Bien sûr, mieux vaut s'intéresser à la politique Française pour savourer toute la subtilité de cette série mais elle se révèle également une belle porte d'entrée pour s'intéresser vraiment à ce milieu dont trop de citoyens se sont distancié à cause de sa fausse complexité. Baron Noir nous rappelle que derrière les hommes, il y a des idées et que ces idées valent qu'on se battent pour elles. L'abandon et le désespoir sont notre ennemi à tous et c'est en continuant à lutter pour les idées que nous pourrons construire un monde meilleur malgré les hommes.
Je ne saurais que trop recommander le visionnage de cette série à tout le monde, non seulement elle prouve la qualité de nos auteurs et notre capacité réelle à produire de séries prestigieuses mais surtout elle donne à réfléchir sur notre société et sur l'importance de notre implication au quotidien.
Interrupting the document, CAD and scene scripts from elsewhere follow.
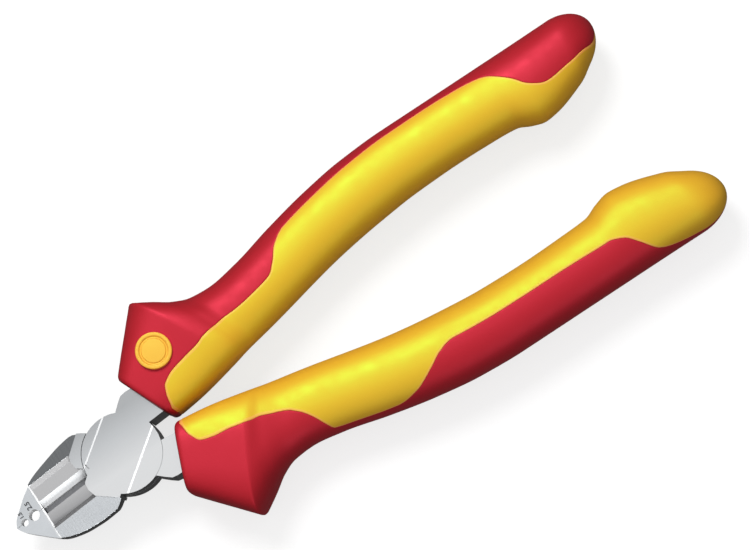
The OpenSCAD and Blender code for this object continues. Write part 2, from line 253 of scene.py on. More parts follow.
def arc_angles(s, start, end, count, wide_a, wide_b):
    """Angles from start to end that are even along the surface and crowd at both lips."""
    fine = np.linspace(start, end, SAMPLES)
    pts = section(s, fine, 0, 0)
    run = np.concatenate([[0], np.cumsum(np.linalg.norm(np.diff(pts, axis=0), axis=1))])
    total = run[-1]
    lip_a = np.minimum(np.array(LIP) * wide_a, total * LIP_SHARE * np.arange(len(LIP)) / LIP_SPREAD)
    lip_b = np.minimum(np.array(LIP) * wide_b, total * LIP_SHARE * np.arange(len(LIP)) / LIP_SPREAD)
    middle = np.linspace(lip_a[-1], total - lip_b[-1], count + 1 - 2 * (len(LIP) - 1))
    place = np.concatenate([lip_a[:-1], middle, (total - lip_b[:-1])[::-1]])
    near = np.minimum(place / wide_a, (total - place) / wide_b)
    return np.interp(place, run, fine), near


def boundary_run(s, angle):
    """Length along the surface from the outer edge to an angle."""
    pts = section(s, np.linspace(0, angle, RUN_SAMPLES), 0, 0)
    return np.linalg.norm(np.diff(pts, axis=0), axis=1).sum()


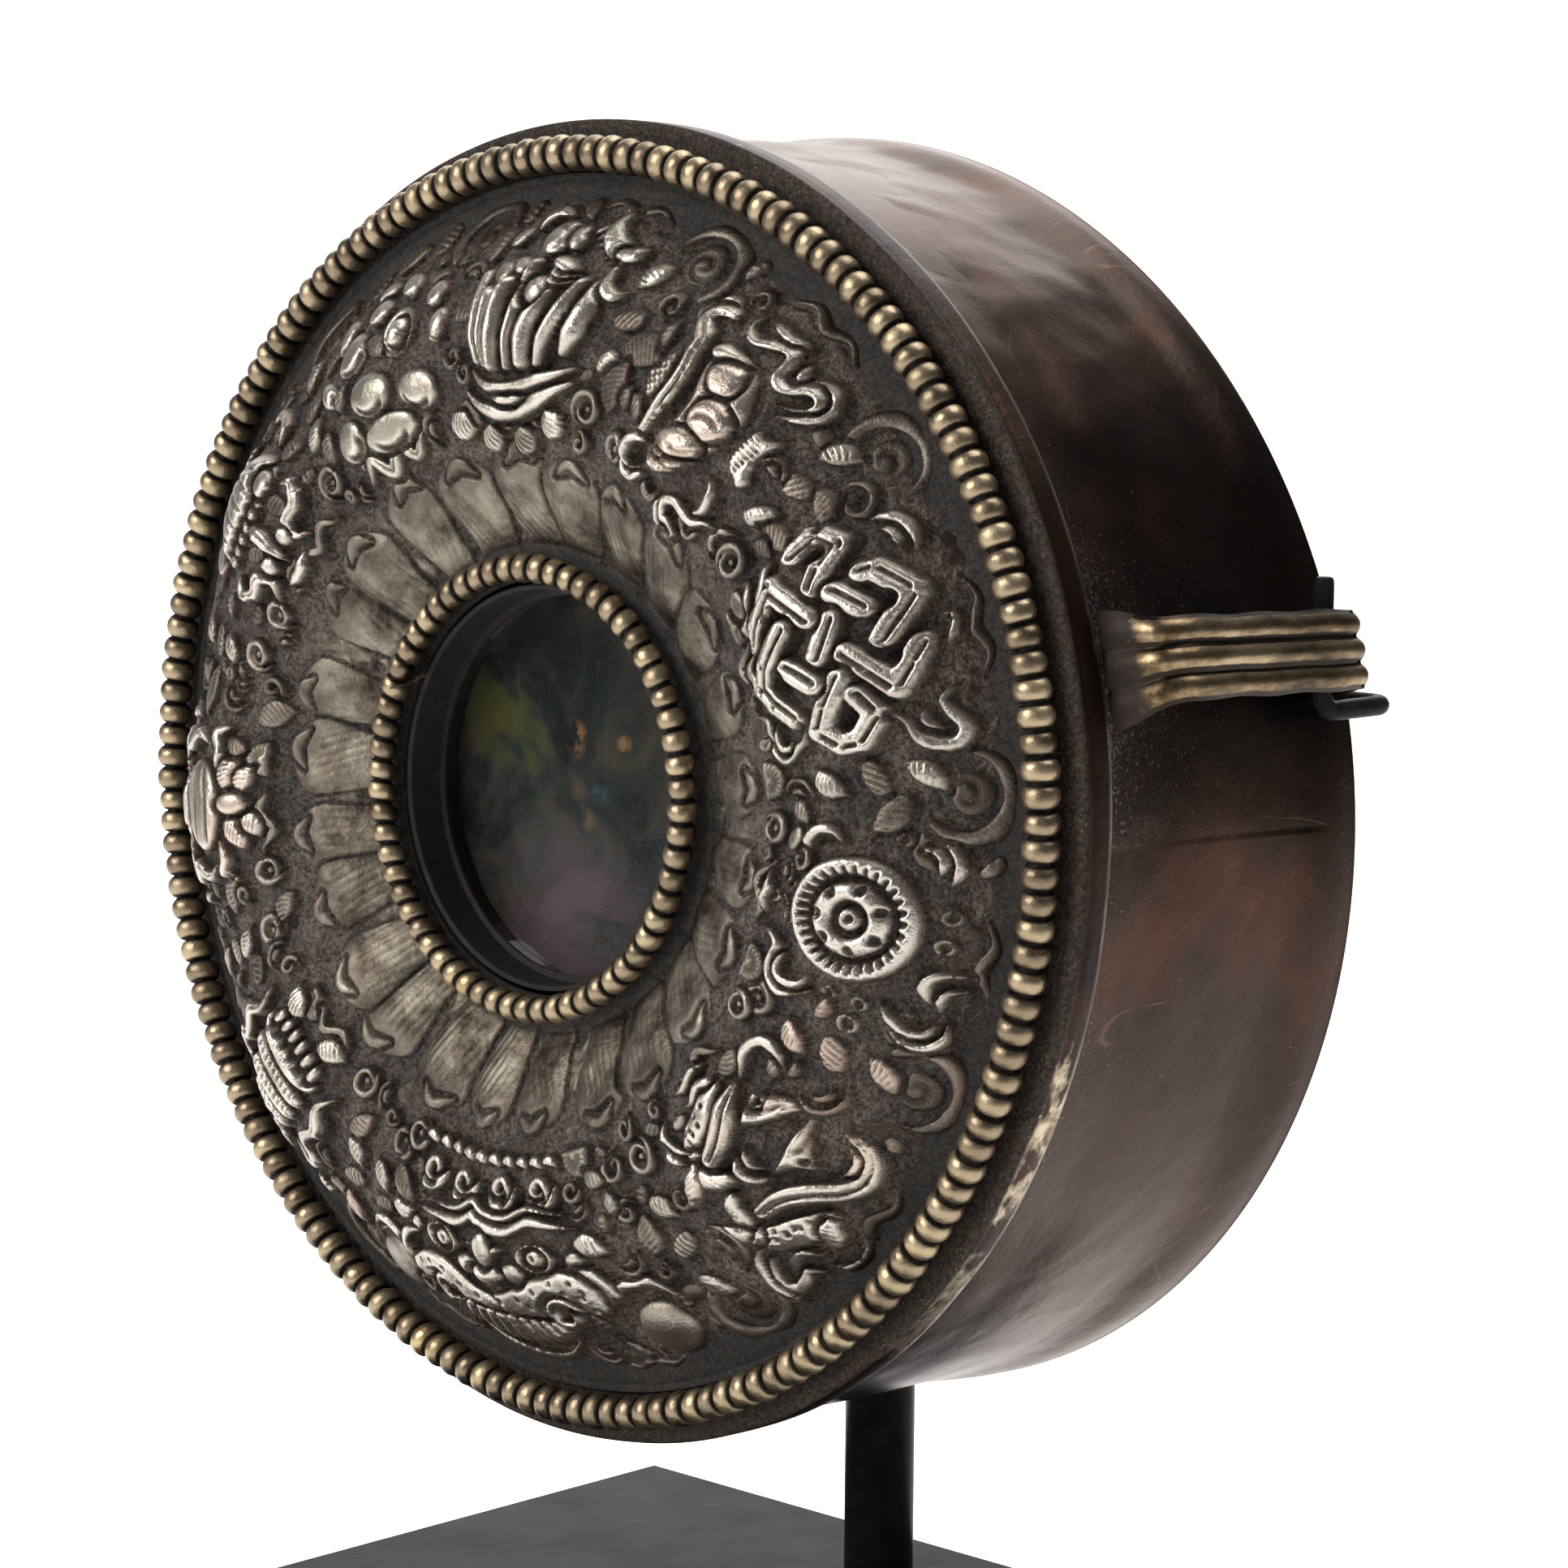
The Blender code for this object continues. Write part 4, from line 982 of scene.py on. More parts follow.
def dome(radius):
    """Height of the smooth plate at this radius."""
    share = np.clip((radius - DOME_START) / (DOME_END - DOME_START), 0, 1)
    slope = PLATE_SILL + (PLATE_FOOT - PLATE_SILL) * share
    return slope + (DOME_HEIGHT - (PLATE_SILL + PLATE_FOOT) / 2) * np.sin(math.pi * share) ** 0.8


def face_plate():
    """The repousse plate, with masks for its polished heights, its dirty hollows, and the bands by the beaded
    wires, which are darkened partly as dirt and partly as painted shade.
    """
    relief = chased_plate()
    step = relief.radius[1] - relief.radius[0]
    around = 57 * relief.theta[1]
    worn = blur(relief.height, 0.11 / step, 0.11 / around)
    proud = worn - blur(worn, 3.2 / step, 3.2 / around)
    crease = blur(worn, 0.5 / step, 0.5 / around) - worn
    rubbed = 0.62 * ease(proud, -0.1, 1.2) + 0.5 * ease(-crease, 0.03, 0.2)
    shine = blur(relief.taken, 0.5 / step, 0.5 / around)
    edge = ease(relief.r, 28.6, 31.5) * (1 - ease(relief.r, 72.9, 74.8))
    front = dome(relief.r) + edge * (worn - 1.5)
    rear_radius = np.linspace(PLATE_OUTER, PLATE_INNER, 14)
    r, t = np.meshgrid(rear_radius, relief.theta, indexing="ij")
    rear = dome(r) - 0.7 - 2.5 * ease(r, 28, 33) * (1 - ease(r, 66, 73.5))
    grid = np.vstack([turn(relief.r, front, relief.t), turn(r, rear, t)])
    spare = np.zeros(r.shape)
    masks = {
        "polish": np.vstack([rubbed * shine * edge, spare]),
        # In the bands next to the beaded wires, hollow is held at 0.8 and pocket is 1. Their dark colour
        # there is partly dirt and partly painted shade of the crevice.
        "hollow": np.vstack([np.maximum(ease(-proud, -0.1, 0.8),
                                        ease(crease, 0.04, 0.26)) * edge + (1 - edge) * 0.8,
                             spare + 1]),
        "slope": np.vstack([1 - ease(relief.r, 33, 47), spare]),
        "pocket": np.vstack([1 - ease(relief.r, 29.2, 32.0) + ease(relief.r, 71.4, 73.6), spare + 1]),
    }
    return skin("repousse_plate", place(grid), close_rows=True, masks=masks, sharp=70)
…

Certes, le système est imparfait et nous pousse à la passivité mais c'est d'y céder qui aggrave le problème jour après jour, chacun peut faire sa part, par exemple en allant voter.
En conclusion, si vous vous demandez pourquoi voter aujourd'hui et que vous n'avez pas le temps de regarder Baron Noir avant d'y aller, dites-vous juste que 1) Les municipales ont un impact direct sur vous car votre maire est le premier à pouvoir agir sur votre quotidien 2) Les municipales sont un indicateur forte pour les présidentielles et sont l'occasion d'envoyer un message de soutien ou au contraire de révolte à notre gouvernement. Ne pas aller voter, même si c'est par choix, c'est ne pas être comptabilisé et donc perdre sa voix. Privilégiez le vote blanc si vous ne voulez pas avoir à choisir entre un sandwich au caca et une poire à lavement (merci Southpark), mais manifestez vous.


Note Globale :


Saison 3 :


Conclusion :

Une série menée de main de maître qui n'a pas à rougir de la comparaison avec un House of cards et dont la saison 3 est brillante tant dans son écriture que dans son regard de notre actualité.